GIVEN DATA ::
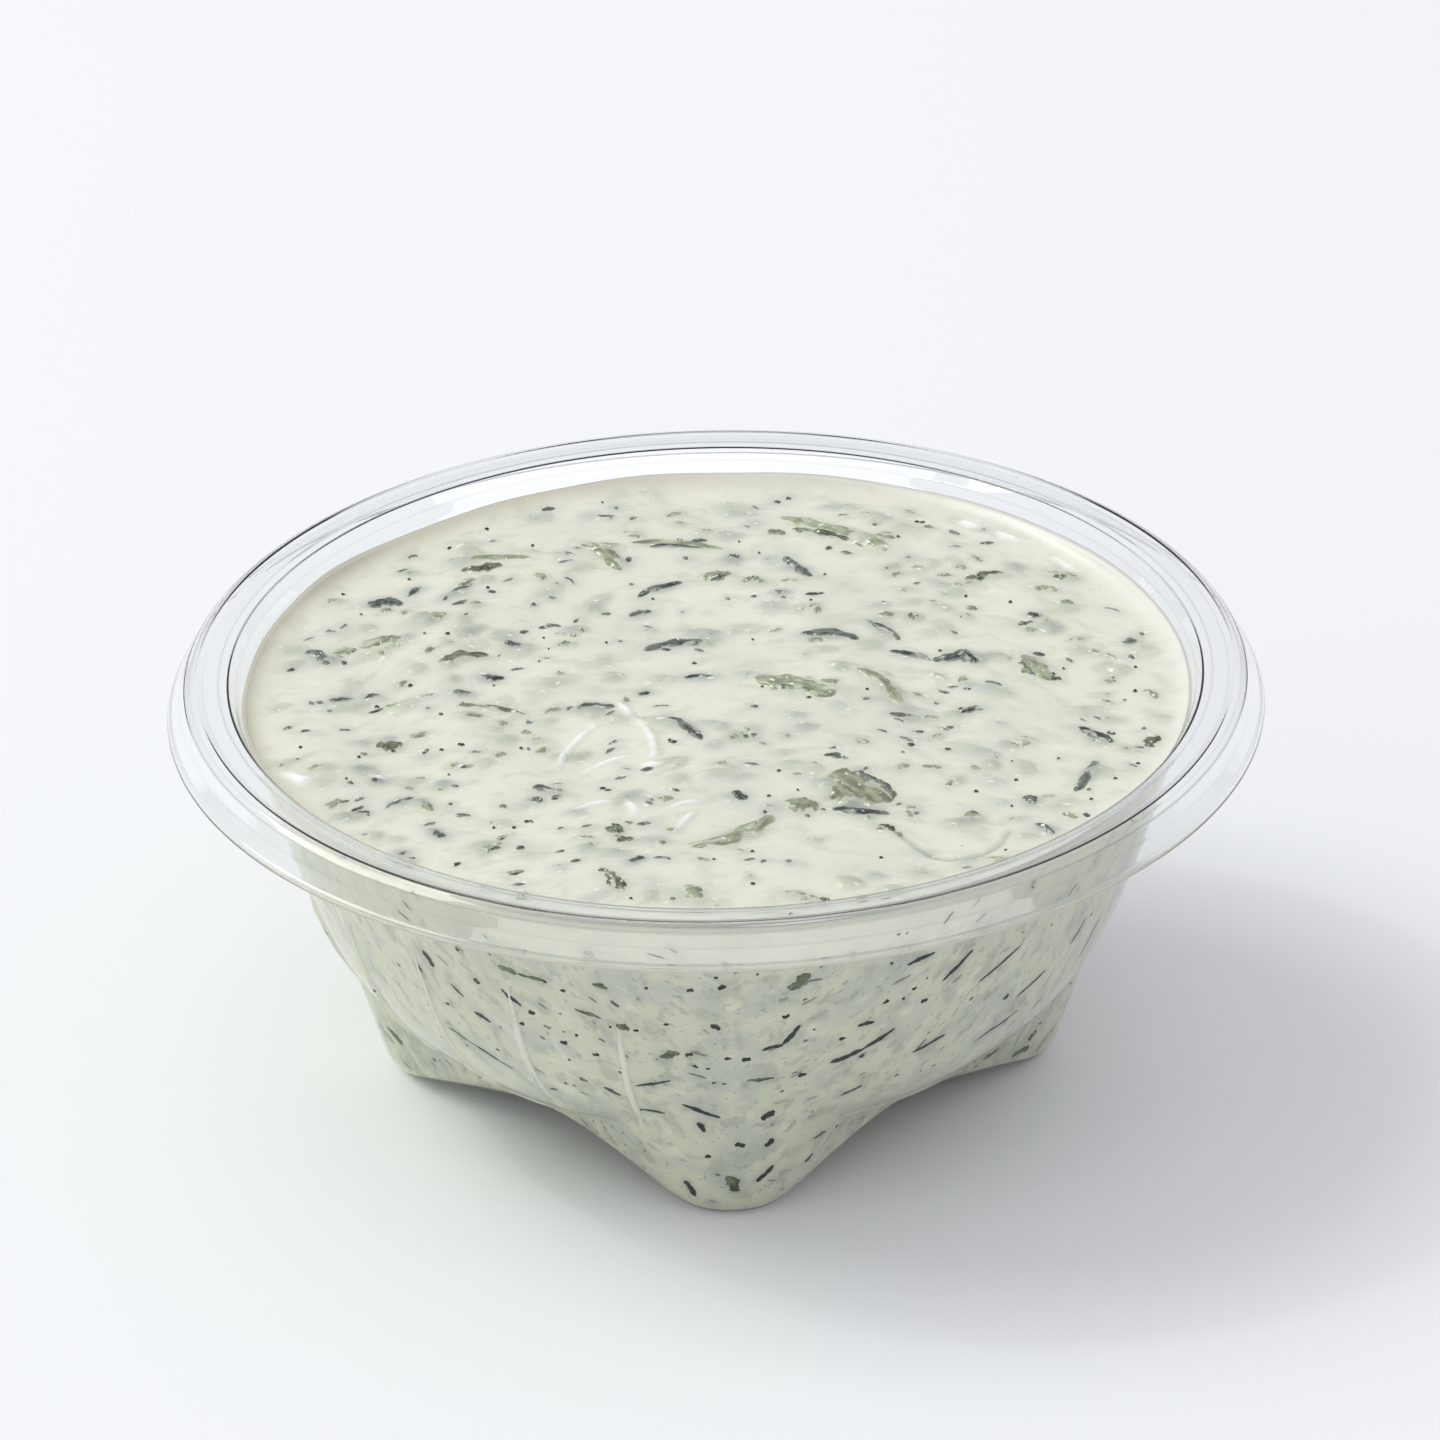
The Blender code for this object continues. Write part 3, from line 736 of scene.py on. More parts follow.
def random_top_pieces(count, seed, lengths, widths, rises):
    """Small pieces strewn evenly over the top: x, y, length, width, heading, rise, bend."""
    draw = np.random.default_rng(seed)
    pieces = []
    while len(pieces) < count:
        x, y = draw.uniform(-STREWN_RADIUS, STREWN_RADIUS, 2)
        if math.hypot(x, y) > STREWN_RADIUS:
            continue
        along, _ = turned(x, y, DRIFT_HEADING)
        heading = DRIFT_HEADING - math.degrees(math.atan(along / DRIFT_BOW)) + draw.normal(0.0, TOP_STRAY)
        length = draw.uniform(*lengths) * draw.uniform(0.6, 1.0)
        width = draw.uniform(*widths)
        pieces.append((x, y, length, width, heading, draw.uniform(*rises), draw.uniform(-0.1, 0.1)))
    return pieces


def random_wall_pieces(count, seed, lengths, widths):
    """Small pieces strewn behind the wall: angle, height, length, width, slope."""
    draw = np.random.default_rng(seed)
    pieces = []
    for _ in range(count):
        angle = draw.uniform(-180.0, 180.0)
        length = draw.uniform(*lengths) * draw.uniform(0.5, 1.0)
        lowest = STREWN_BASE_LIFT + float(arch(math.radians(angle))) + length / 2.0
        ranges = (STREWN_BOWL, STREWN_BOWL, (lowest, STREWN_BASE_TOP))
        height = draw.choice([draw.uniform(*ends) for ends in ranges])
        slope = wall_slope(math.radians(angle), STREWN_WALL_RADIUS) + draw.normal(0.0, WALL_STRAY)
        pieces.append((angle, height, length, draw.uniform(*widths), slope))
    return pieces


def wall_point(angle, z, out):
    """A point on the food side of the wall, moved out by a distance."""
    bowl = body_radius(angle, z, wall_radius(RIM_HEIGHT - z))
    radius = np.where(z >= RIM_HEIGHT - WALL_END_DEPTH, bowl, base_radius(angle, z)) + out
    return np.stack((radius * np.cos(angle), radius * np.sin(angle), z), axis=-1)


def view_axes():
    """Unit vectors towards the camera, to the picture's right and upwards, before the roll."""
    level = math.cos(VIEW_HEIGHT)
    back = Vector((math.cos(VIEW_ANGLE) * level, math.sin(VIEW_ANGLE) * level, math.sin(VIEW_HEIGHT)))
    right = Vector((-math.sin(VIEW_ANGLE), math.cos(VIEW_ANGLE), 0.0))
    return back, right, back.cross(right)


def sight_line(px, py):
    """The camera's place, and the direction in which it sees a pixel of the photograph."""
    back, right, up = view_axes()
    dx, dy = px - RIM_CENTRE_AT[0], py - RIM_CENTRE_AT[1]
    c, s = math.cos(VIEW_ROLL), math.sin(VIEW_ROLL)
    line = right * (c * dx - s * dy) - up * (s * dx + c * dy) - back * (VIEW_LENS / SENSOR * FRAME_PIXELS)
    return Vector((0.0, 0.0, RIM_HEIGHT)) + back * VIEW_DISTANCE, line.normalized()


def seen_on_top(px, py):
    """The point of the dip's surface at a pixel of the photograph."""
    eye, line = sight_line(px, py)
    return eye + line * ((PIECE_LEVEL - eye.z) / line.z)


def seen_on_wall(px, py):
    """Angle, height and radius of the wall's point at a pixel of the photograph."""
    eye, line = sight_line(px, py)
    steps = np.arange(VIEW_DISTANCE - LIP_RADIUS, VIEW_DISTANCE + LIP_RADIUS, SIGHT_STEP)
    x, y, z = (eye[i] + line[i] * steps for i in range(3))
    angle = np.arctan2(y, x)
    wall = wall_point(angle, z, WALL_SIGHT_MARGIN)
    inside = (np.hypot(x, y) < np.hypot(wall[:, 0], wall[:, 1])) & (z > 0.0) & (z < DIP_LEVEL + 1.0)
    first = int(np.argmax(inside))
    return angle[first], z[first], math.hypot(x[first], y[first])


def top_pieces(seen):
    """Pieces on the dip from the pixels of their ends: x, y, length, width, heading, rise, bend."""
    pieces = []
    for x0, y0, x1, y1, width, rise, bend in seen:
        start, end = seen_on_top(x0, y0), seen_on_top(x1, y1)
        middle, along = (start + end) / 2.0, end - start
        heading = math.degrees(math.atan2(along.y, along.x))
        pieces.append((middle.x, middle.y, max(along.length, width), width, heading, rise, bend))
    return pieces


def wall_pieces(seen):
    """Pieces behind the wall from the pixels of their ends: angle, height, length, width, slope."""
    pieces = []
    for x0, y0, x1, y1, width in seen:
        angle0, z0, radius0 = seen_on_wall(x0, y0)
        angle1, z1, radius1 = seen_on_wall(x1, y1)
        around, up = (angle1 - angle0) * (radius0 + radius1) / 2.0, z1 - z0
        slope = math.degrees(math.atan2(up, around))
        middle = (math.degrees(angle0 + angle1) / 2.0, (z0 + z1) / 2.0)
        pieces.append((*middle, max(math.hypot(around, up), width), width, slope))
    return pieces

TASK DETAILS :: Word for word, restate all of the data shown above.

SOLVED EXERCISE ::
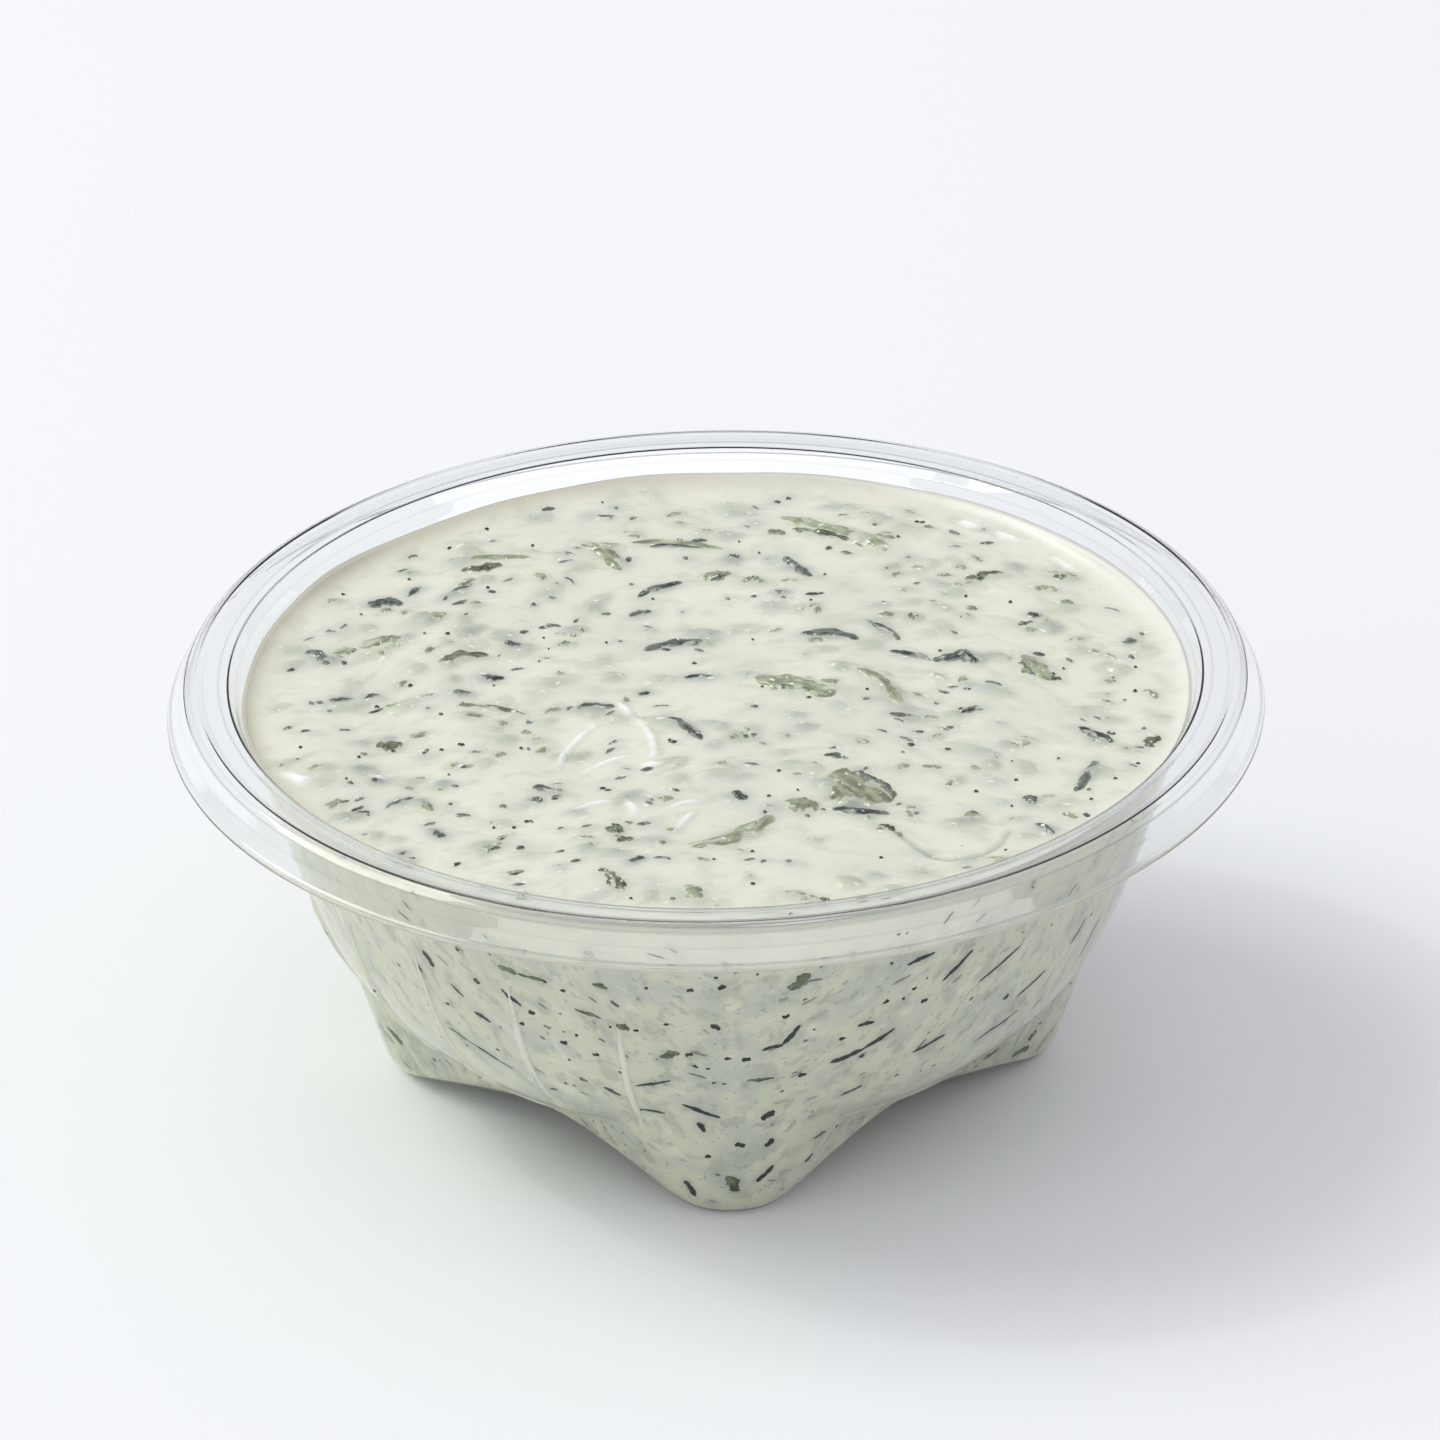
The Blender code for this object continues. Write part 3, from line 736 of scene.py on. More parts follow.
def random_top_pieces(count, seed, lengths, widths, rises):
    """Small pieces strewn evenly over the top: x, y, length, width, heading, rise, bend."""
    draw = np.random.default_rng(seed)
    pieces = []
    while len(pieces) < count:
        x, y = draw.uniform(-STREWN_RADIUS, STREWN_RADIUS, 2)
        if math.hypot(x, y) > STREWN_RADIUS:
            continue
        along, _ = turned(x, y, DRIFT_HEADING)
        heading = DRIFT_HEADING - math.degrees(math.atan(along / DRIFT_BOW)) + draw.normal(0.0, TOP_STRAY)
        length = draw.uniform(*lengths) * draw.uniform(0.6, 1.0)
        width = draw.uniform(*widths)
        pieces.append((x, y, length, width, heading, draw.uniform(*rises), draw.uniform(-0.1, 0.1)))
    return pieces


def random_wall_pieces(count, seed, lengths, widths):
    """Small pieces strewn behind the wall: angle, height, length, width, slope."""
    draw = np.random.default_rng(seed)
    pieces = []
    for _ in range(count):
        angle = draw.uniform(-180.0, 180.0)
        length = draw.uniform(*lengths) * draw.uniform(0.5, 1.0)
        lowest = STREWN_BASE_LIFT + float(arch(math.radians(angle))) + length / 2.0
        ranges = (STREWN_BOWL, STREWN_BOWL, (lowest, STREWN_BASE_TOP))
        height = draw.choice([draw.uniform(*ends) for ends in ranges])
        slope = wall_slope(math.radians(angle), STREWN_WALL_RADIUS) + draw.normal(0.0, WALL_STRAY)
        pieces.append((angle, height, length, draw.uniform(*widths), slope))
    return pieces


def wall_point(angle, z, out):
    """A point on the food side of the wall, moved out by a distance."""
    bowl = body_radius(angle, z, wall_radius(RIM_HEIGHT - z))
    radius = np.where(z >= RIM_HEIGHT - WALL_END_DEPTH, bowl, base_radius(angle, z)) + out
    return np.stack((radius * np.cos(angle), radius * np.sin(angle), z), axis=-1)


def view_axes():
    """Unit vectors towards the camera, to the picture's right and upwards, before the roll."""
    level = math.cos(VIEW_HEIGHT)
    back = Vector((math.cos(VIEW_ANGLE) * level, math.sin(VIEW_ANGLE) * level, math.sin(VIEW_HEIGHT)))
    right = Vector((-math.sin(VIEW_ANGLE), math.cos(VIEW_ANGLE), 0.0))
    return back, right, back.cross(right)


def sight_line(px, py):
    """The camera's place, and the direction in which it sees a pixel of the photograph."""
    back, right, up = view_axes()
    dx, dy = px - RIM_CENTRE_AT[0], py - RIM_CENTRE_AT[1]
    c, s = math.cos(VIEW_ROLL), math.sin(VIEW_ROLL)
    line = right * (c * dx - s * dy) - up * (s * dx + c * dy) - back * (VIEW_LENS / SENSOR * FRAME_PIXELS)
    return Vector((0.0, 0.0, RIM_HEIGHT)) + back * VIEW_DISTANCE, line.normalized()


def seen_on_top(px, py):
    """The point of the dip's surface at a pixel of the photograph."""
    eye, line = sight_line(px, py)
    return eye + line * ((PIECE_LEVEL - eye.z) / line.z)


def seen_on_wall(px, py):
    """Angle, height and radius of the wall's point at a pixel of the photograph."""
    eye, line = sight_line(px, py)
    steps = np.arange(VIEW_DISTANCE - LIP_RADIUS, VIEW_DISTANCE + LIP_RADIUS, SIGHT_STEP)
    x, y, z = (eye[i] + line[i] * steps for i in range(3))
    angle = np.arctan2(y, x)
    wall = wall_point(angle, z, WALL_SIGHT_MARGIN)
    inside = (np.hypot(x, y) < np.hypot(wall[:, 0], wall[:, 1])) & (z > 0.0) & (z < DIP_LEVEL + 1.0)
    first = int(np.argmax(inside))
    return angle[first], z[first], math.hypot(x[first], y[first])


def top_pieces(seen):
    """Pieces on the dip from the pixels of their ends: x, y, length, width, heading, rise, bend."""
    pieces = []
    for x0, y0, x1, y1, width, rise, bend in seen:
        start, end = seen_on_top(x0, y0), seen_on_top(x1, y1)
        middle, along = (start + end) / 2.0, end - start
        heading = math.degrees(math.atan2(along.y, along.x))
        pieces.append((middle.x, middle.y, max(along.length, width), width, heading, rise, bend))
    return pieces


def wall_pieces(seen):
    """Pieces behind the wall from the pixels of their ends: angle, height, length, width, slope."""
    pieces = []
    for x0, y0, x1, y1, width in seen:
        angle0, z0, radius0 = seen_on_wall(x0, y0)
        angle1, z1, radius1 = seen_on_wall(x1, y1)
        around, up = (angle1 - angle0) * (radius0 + radius1) / 2.0, z1 - z0
        slope = math.degrees(math.atan2(up, around))
        middle = (math.degrees(angle0 + angle1) / 2.0, (z0 + z1) / 2.0)
        pieces.append((*middle, max(math.hypot(around, up), width), width, slope))
    return pieces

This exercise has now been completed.